[Start Source data]
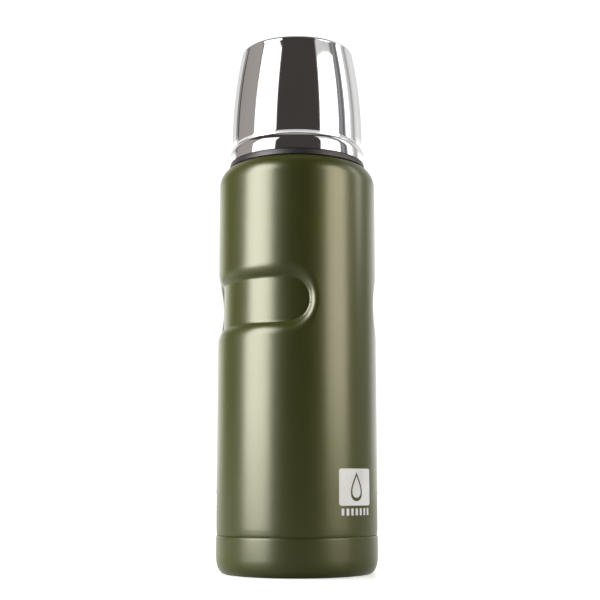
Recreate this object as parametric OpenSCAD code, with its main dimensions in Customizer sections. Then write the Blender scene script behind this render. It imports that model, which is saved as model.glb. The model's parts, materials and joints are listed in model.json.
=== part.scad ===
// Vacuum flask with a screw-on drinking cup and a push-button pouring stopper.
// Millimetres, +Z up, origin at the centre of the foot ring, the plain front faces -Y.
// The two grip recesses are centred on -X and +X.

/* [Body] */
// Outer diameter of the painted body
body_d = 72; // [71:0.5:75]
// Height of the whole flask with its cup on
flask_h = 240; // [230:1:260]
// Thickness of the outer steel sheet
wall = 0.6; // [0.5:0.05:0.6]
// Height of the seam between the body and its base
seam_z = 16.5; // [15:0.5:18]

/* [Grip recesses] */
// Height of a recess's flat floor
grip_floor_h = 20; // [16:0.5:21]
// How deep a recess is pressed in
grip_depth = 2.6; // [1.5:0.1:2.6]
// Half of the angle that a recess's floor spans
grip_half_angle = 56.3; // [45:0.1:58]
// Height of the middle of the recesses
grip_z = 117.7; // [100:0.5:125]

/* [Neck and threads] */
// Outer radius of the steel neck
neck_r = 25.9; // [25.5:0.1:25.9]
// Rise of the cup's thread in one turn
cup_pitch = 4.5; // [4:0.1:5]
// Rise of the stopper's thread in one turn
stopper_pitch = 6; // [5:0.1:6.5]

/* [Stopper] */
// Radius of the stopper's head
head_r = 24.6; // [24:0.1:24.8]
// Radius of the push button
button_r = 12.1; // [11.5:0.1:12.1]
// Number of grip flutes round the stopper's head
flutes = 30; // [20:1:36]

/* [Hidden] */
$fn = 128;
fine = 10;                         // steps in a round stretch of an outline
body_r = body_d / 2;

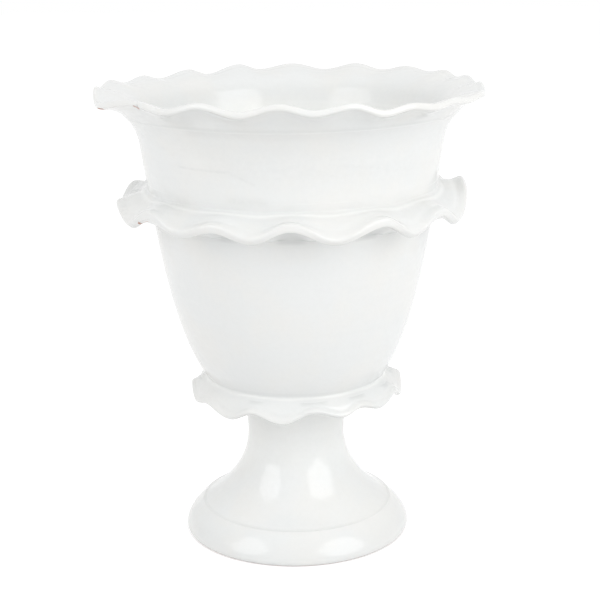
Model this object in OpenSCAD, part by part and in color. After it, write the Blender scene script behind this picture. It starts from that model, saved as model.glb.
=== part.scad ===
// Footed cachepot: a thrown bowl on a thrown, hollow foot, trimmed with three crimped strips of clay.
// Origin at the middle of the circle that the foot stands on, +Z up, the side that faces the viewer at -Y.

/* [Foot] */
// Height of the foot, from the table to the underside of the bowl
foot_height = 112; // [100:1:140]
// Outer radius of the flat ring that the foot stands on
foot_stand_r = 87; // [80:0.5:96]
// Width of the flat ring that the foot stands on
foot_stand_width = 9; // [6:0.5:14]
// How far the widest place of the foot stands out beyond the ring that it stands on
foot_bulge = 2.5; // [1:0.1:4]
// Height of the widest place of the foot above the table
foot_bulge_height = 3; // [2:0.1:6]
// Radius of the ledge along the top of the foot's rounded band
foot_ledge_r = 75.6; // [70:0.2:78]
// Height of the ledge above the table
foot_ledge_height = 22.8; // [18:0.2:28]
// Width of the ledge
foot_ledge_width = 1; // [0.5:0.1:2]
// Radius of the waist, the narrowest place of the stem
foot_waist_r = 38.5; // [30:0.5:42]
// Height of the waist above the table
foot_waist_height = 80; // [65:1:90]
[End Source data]
Reproduce the material in full, with no word added or dropped.

## Expected output
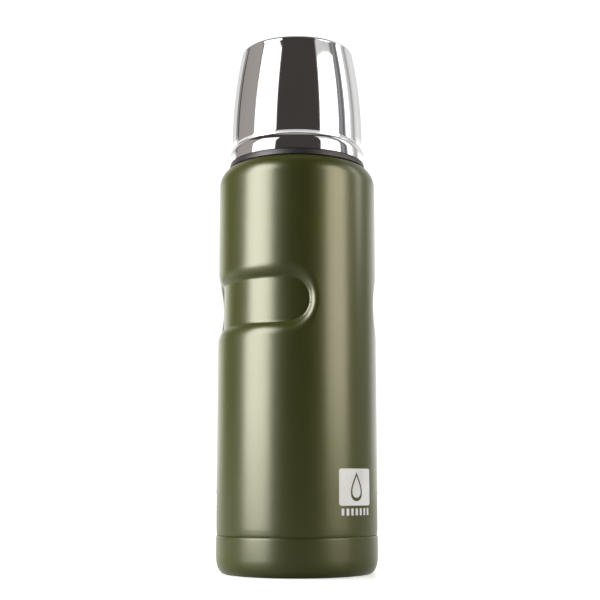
Recreate this object as parametric OpenSCAD code, with its main dimensions in Customizer sections. Then write the Blender scene script behind this render. It imports that model, which is saved as model.glb. The model's parts, materials and joints are listed in model.json.
=== part.scad ===
// Vacuum flask with a screw-on drinking cup and a push-button pouring stopper.
// Millimetres, +Z up, origin at the centre of the foot ring, the plain front faces -Y.
// The two grip recesses are centred on -X and +X.

/* [Body] */
// Outer diameter of the painted body
body_d = 72; // [71:0.5:75]
// Height of the whole flask with its cup on
flask_h = 240; // [230:1:260]
// Thickness of the outer steel sheet
wall = 0.6; // [0.5:0.05:0.6]
// Height of the seam between the body and its base
seam_z = 16.5; // [15:0.5:18]

/* [Grip recesses] */
// Height of a recess's flat floor
grip_floor_h = 20; // [16:0.5:21]
// How deep a recess is pressed in
grip_depth = 2.6; // [1.5:0.1:2.6]
// Half of the angle that a recess's floor spans
grip_half_angle = 56.3; // [45:0.1:58]
// Height of the middle of the recesses
grip_z = 117.7; // [100:0.5:125]

/* [Neck and threads] */
// Outer radius of the steel neck
neck_r = 25.9; // [25.5:0.1:25.9]
// Rise of the cup's thread in one turn
cup_pitch = 4.5; // [4:0.1:5]
// Rise of the stopper's thread in one turn
stopper_pitch = 6; // [5:0.1:6.5]

/* [Stopper] */
// Radius of the stopper's head
head_r = 24.6; // [24:0.1:24.8]
// Radius of the push button
button_r = 12.1; // [11.5:0.1:12.1]
// Number of grip flutes round the stopper's head
flutes = 30; // [20:1:36]

/* [Hidden] */
$fn = 128;
fine = 10;                         // steps in a round stretch of an outline
body_r = body_d / 2;

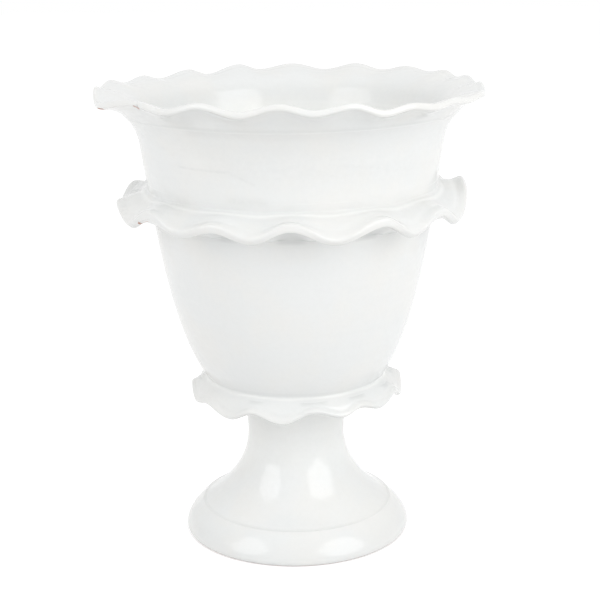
Model this object in OpenSCAD, part by part and in color. After it, write the Blender scene script behind this picture. It starts from that model, saved as model.glb.
=== part.scad ===
// Footed cachepot: a thrown bowl on a thrown, hollow foot, trimmed with three crimped strips of clay.
// Origin at the middle of the circle that the foot stands on, +Z up, the side that faces the viewer at -Y.

/* [Foot] */
// Height of the foot, from the table to the underside of the bowl
foot_height = 112; // [100:1:140]
// Outer radius of the flat ring that the foot stands on
foot_stand_r = 87; // [80:0.5:96]
// Width of the flat ring that the foot stands on
foot_stand_width = 9; // [6:0.5:14]
// How far the widest place of the foot stands out beyond the ring that it stands on
foot_bulge = 2.5; // [1:0.1:4]
// Height of the widest place of the foot above the table
foot_bulge_height = 3; // [2:0.1:6]
// Radius of the ledge along the top of the foot's rounded band
foot_ledge_r = 75.6; // [70:0.2:78]
// Height of the ledge above the table
foot_ledge_height = 22.8; // [18:0.2:28]
// Width of the ledge
foot_ledge_width = 1; // [0.5:0.1:2]
// Radius of the waist, the narrowest place of the stem
foot_waist_r = 38.5; // [30:0.5:42]
// Height of the waist above the table
foot_waist_height = 80; // [65:1:90]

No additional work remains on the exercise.